### AIM OF THE EXERCISE
Copy out all lines in the data below containing the string "this".

### ENTRIES PROVIDED
** BEGIN **

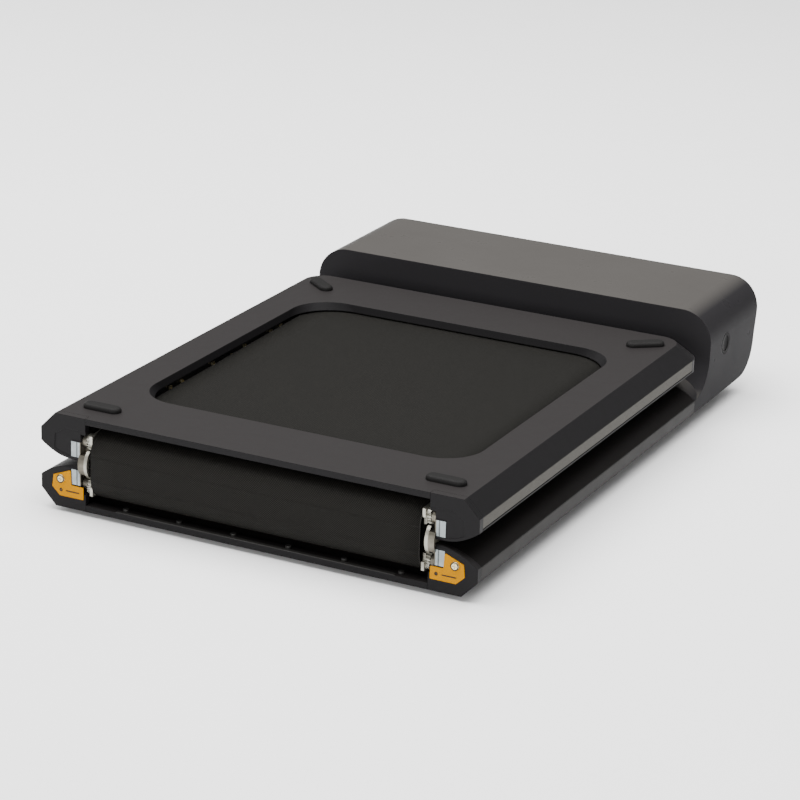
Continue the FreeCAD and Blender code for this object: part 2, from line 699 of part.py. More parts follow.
def roller_bearings(roller):
    """Two sealed bearings pressed into the roller's ends, running on the fixed axle."""
    y, z, radius = roller
    x = (ROLLER_HALF - BEARING_WIDTH - 2, ROLLER_HALF - 2)
    race = rod_x(radius - 3, x, y, z).cut(rod_x(AXLE_RADIUS + RUNNING, (0, LONG), y, z))
    return both_sides(race)


def roller_drum(roller):
    """Steel drum, slightly crowned at its ends, hollow between its bearings."""
    y, z, radius = roller
    drum = rod_x(radius, (-ROLLER_HALF, ROLLER_HALF), y, z)
    drum = drum.makeChamfer(0.8, [edge for edge in drum.Edges if edge.BoundBox.XLength < 0.01])
    return drum.cut(rod_x(radius - 3, (-LONG, LONG), y, z))


def drive_drum():
    """Drive roller with its ribbed pulley pressed into one end."""
    y, z, radius = DRIVE_ROLLER
    drum = roller_drum(DRIVE_ROLLER)
    left = -ROLLER_HALF
    pulley = rod_x(DRIVEN_PULLEY_RADIUS, PULLEY_SPAN, y, z)
    pulley = ribbed(pulley, DRIVEN_PULLEY_RADIUS, y, z)
    neck = rod_x(radius - 3, (PULLEY_SPAN[1], left + 2), y, z)
    return fused([drum, pulley, neck]).cut(rod_x(AXLE_RADIUS + 1, (-LONG, left + 3), y, z))


def ribbed(pulley, radius, y, z):
    """Cuts the belt's grooves round a pulley."""
    ribs = 4
    pitch = (PULLEY_SPAN[1] - PULLEY_SPAN[0]) / (ribs + 1)
    for rib in range(ribs):
        x = PULLEY_SPAN[0] + pitch * (rib + 0.75)
        ring = rod_x(radius + 1, (x, x + pitch / 2), y, z).cut(rod_x(radius - 1, (x, x + pitch / 2), y, z))
        pulley = pulley.cut(ring)
    return pulley


def drive_roller_brackets():
    """Upright plates that hold the drive roller's axle beyond the side beams."""
    y, z, _ = DRIVE_ROLLER
    plates = []
    for x in ((BEAM_INNER - 4, BEAM_INNER + 1), (-BEAM_OUTER + 4, -BEAM_OUTER + 9)):
        plate = box(x, (FRONT_BEAM_END + 5, y + 22), (SHELL + 0.2, z + 16))
        plates.append(plate.cut(rod_x(AXLE_RADIUS, (-LONG / 2, LONG / 2), y, z)))
    return plates


def drive_belt():
    """Ribbed belt round the drive roller's pulley and the motor's."""
    gap = 0.1
    loops = []
    for grow in (2.2, gap):
        circles = [(DRIVE_ROLLER[0], DRIVE_ROLLER[1], DRIVEN_PULLEY_RADIUS + grow),
                   (MOTOR[0], MOTOR[1], MOTOR_PULLEY_RADIUS + grow)]
        loops.append(belt_round(circles))
    return loops[0].cut(loops[1])


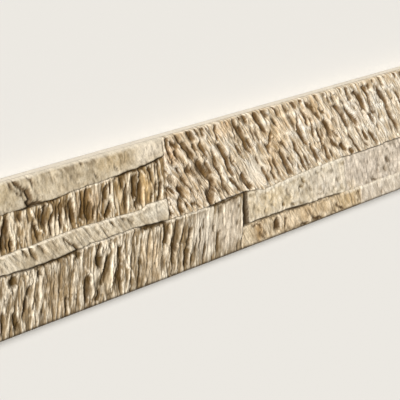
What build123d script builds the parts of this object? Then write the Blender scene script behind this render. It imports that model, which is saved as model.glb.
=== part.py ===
from build123d import *
from random import Random
import os

# Stone-look ceramic wall tile, pressed and fired in one piece, lying on its back.
# X runs along its length, Y up its face as it hangs on the wall, Z out of the face.
# The origin is the centre of the back plane. Lengths are millimetres.

# Body
tile_length = 442.5
tile_width = 80.0
bed_level = 8.8  # back plane to the floor of the joints between the stones
shoulder = 0.4  # strip of bare body left round the pressed face
embed = 1.0  # how far a stone's root reaches into the body
arris = 0.5  # chamfer on the edge of the back

# Adhesive key on the back
key_depth = 0.8
key_border = 6.5  # least width of plain back round the pockets
key_pitch_x = 20.2
key_pitch_y = 16.4
key_rib = 3.0  # land between two pockets
key_draft = 35.0

# Joints between the stones of the face
joint_gap = 0.3  # at the floor of the joint
joint_draft = 18.0  # lean of every stone's side, degrees
lower_course = 33.0  # bottom edge to the bed joint
strip_width = 11.2  # thin course over the bed joint
rubble_width = 21.0  # striated course over the strip
ledge_width = 13.4  # low course at the bottom right
left_block = 168.5  # left end to the joint beside the slanting stone
riser = 235.0  # left end to the joint at the low course
riser_lean = 6.0  # how far that joint leans over the lower course
riser_gap_head = 2.2  # open gap between that joint and the pale slab, at the bed joint
riser_gap_foot = 4.4  # and over the low course
riser_gap_depth = 1.2  # of the cleft along that gap, under the bed
pale_slab = 110.0  # riser to the far end of the pale slab
golden_ledge = 126.0  # riser to the far end of the golden stone under it

# Height of each stone's face over the bed
cap_height = 2.15
rubble_height = 1.0
strip_height = 1.85
reed_height = 0.95
slant_height = 1.4
slab_height = 1.2
ledge_height = 0.45
dusk_rise = 0.8  # how much prouder the last low stone is than the golden one
cap_tilt = -0.7  # how much higher a stone stands at its upper edge than at its lower one
reed_tilt = 0.5
slant_tilt = 0.4

# Ripple over every stone
ripple_pitch = 14.0
ripple_uneven = 0.4  # share of the pitch by which its spacing may differ
ripple_relief = 0.3

# Furrows and ridges
furrow_floor = 0.4  # share of a furrow's width that its floor takes
mark_fade = 0.5  # share of its width and depth that a furrow or ridge has left at its two ends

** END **

### SOLVED EXERCISE
Continue the FreeCAD and Blender code for this object: part 2, from line 699 of part.py. More parts follow.
What build123d script builds the parts of this object? Then write the Blender scene script behind this render. It imports that model, which is saved as model.glb.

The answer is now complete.